In discussing the developing political/economic landscape in Europe, the

Spanish CGT delegates noted that the new order being constructed in the

various Ministerial cabinets, in Brussels, and in the board rooms of the

multi-national corporations will undoubtedly mean an increase in

inequality and poverty within nations and in different regions of the

continent, as well as reduction of trade union rights and restrictions

on the right to strike. It was estimated that two million people would

be added to the fifteen million already unemployed. In addition, there

are at least six million workers toiling under temporary or part-time

work contracts, and fifty million people living in poverty. The drive

towards the privatization of public services is going ahead, and will

most likely result in a further increase in part- time and temporary

contract labor. Underneath all of this is developing a parallel society

made up of 20 million immigrants.

The Swedish delegation made special note of the changing division of

labor being constructed and the greater stratification of the labor

force that this will engender.
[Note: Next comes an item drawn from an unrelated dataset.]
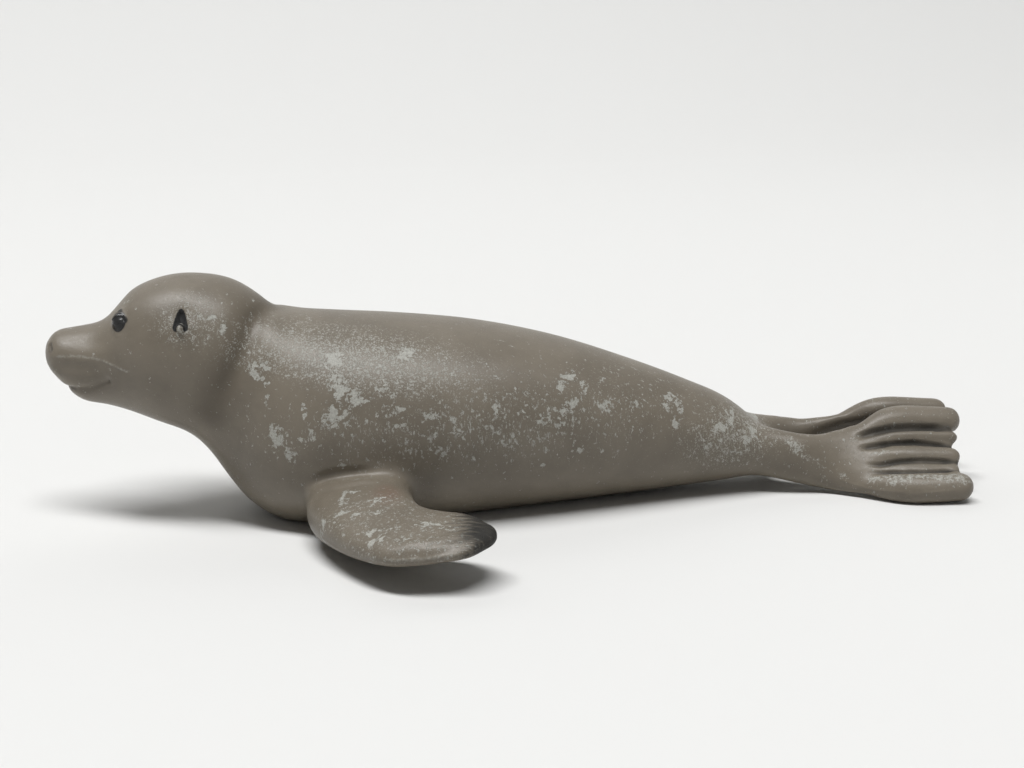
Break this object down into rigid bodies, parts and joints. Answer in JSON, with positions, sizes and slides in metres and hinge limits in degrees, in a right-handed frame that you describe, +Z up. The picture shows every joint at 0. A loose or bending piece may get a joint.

They see the working class being

sub-divided into three groupings: 1) a highly skilled stratum of

technical workers with secure employment organized within corporatist

trade unions whose only function will be to protect their status; 2) a

less skilled and more precariously employed group; and 3) a totally

marginalized group without skills and without employment. Such a

development would make achieving political and economic unity among the

three groups very difficult, which would be to the advantage of the

capitalists an the State.

Rank and File Action

The fellow workers from the Italian Cobas discussed the growing

importance of the base committees, which are primarily found in the

public services but are also present in the metal industry. In the past

few years the committees have proven their ability to successfully

mobilize workers within local branches of industry and even within

entire industries both on a regional and on a national level, thus

making them a force to be reckoned with. Thanks to this type of

organization (the base committee) a number of trades — teachers, rail

workers — have been able to successfully resist employers’ plans to

reduce their standard of living and working. On the railroads, for

example, Italy is the only nation in Western Europe where the practice

of operating locomotives with two crew members is still in force, thanks

largely to the efforts of the base committees in mobilizing resistance

to the attempts to introduce one-person operation. This hard struggle

has twice resulted in the conscription of the entire rail workforce by

the government, something that hadn’t been seen since the fascist era.

From the Ex-USSR

Of particular interest at the conference was the report of the Russian

delegates of the KAS. The KAS comrade acknowledged that the organization

was going through a difficult period with a number of fellow workers

leaving the organization. These defections can be explained by the fact

that when the KAS was formed there were no other libertarian groupings

in the USSR and some joined the group without really understanding what

the KAS was all about. When the organization defined itself, in its

congress, as an organization made up of anarcho-syndicalists and

anarchists engaged within the workers movement, those who disagreed drew

the proper conclusion and withdrew from the organization, not without

first accusing the KAS of being bureaucrats, etc.